Jewell’s response to the criticism of his comments has a sense of “what, me?” about it. There’s an incredulity that anyone could regard what he said as being offensive, disturbingly redolent of Spinal Tap’s “what’s wrong with being sexy?” confusion about their album cover controversy.
What Jewell said may or may not have actually been sexist, but his multiple references to Fearn’s gender, the unnecessary and unflattering emphasising of her other-ness, make it hard to avoid the suspicion that his comments betray a certain attitude towards the involvement of women in professional football — one which probably would have seemed outdated even at that less-than-enlightened conference debate back in 1996.
It’s similarly hard to avoid the temptation to see that as a proxy for Jewell’s wider understanding of the modern game.
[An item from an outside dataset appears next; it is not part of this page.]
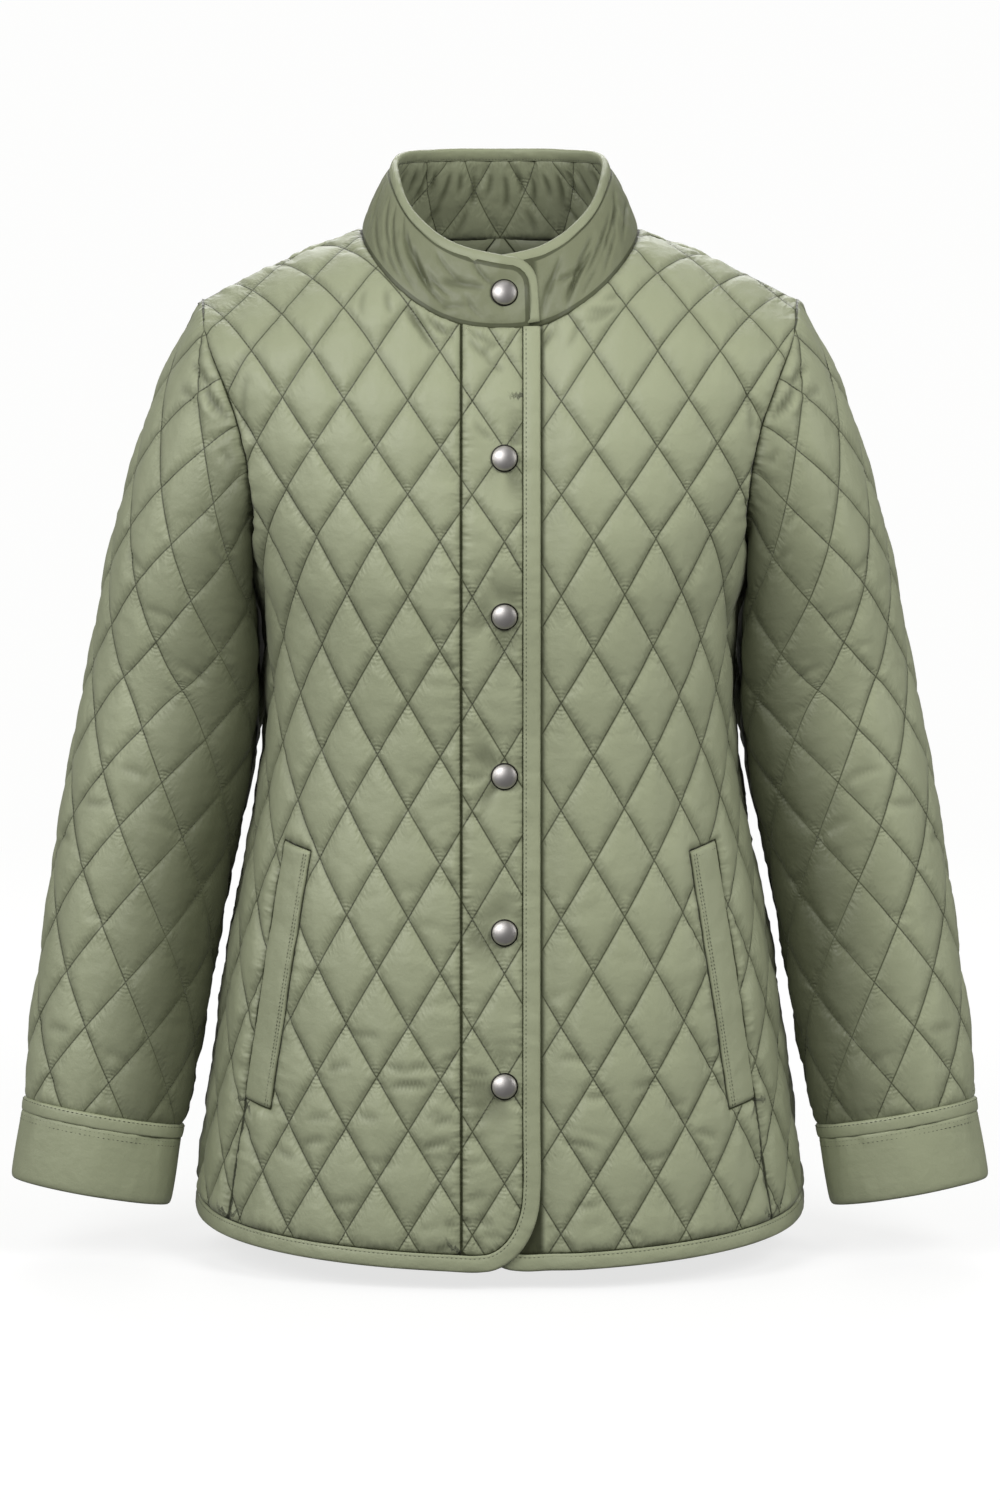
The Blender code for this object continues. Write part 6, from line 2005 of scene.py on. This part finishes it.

So repeated have Town’s failures been this season, so frequent and so embarrassingly simple have been the occasions when opposing managers have outwitted him tactically, so jarring the contradiction between his claims to have a “long-term plan” and his instinctive resort to the quick fix, that he increasingly seems like a manager without either the tactical nous or motivational skills to move his team up the table.
A managerial change – which must surely be imminent unless something unexpectedly brilliant happens against Blackpool on Saturday – won’t come close to solving the deeper-rooted problems at Ipswich, which have been discussed at punishing length on these pages and elsewhere. What Fearn-gate has proved to an increasingly large number of Town fans is that Jewell is a part of those problems rather than the solution to any of them.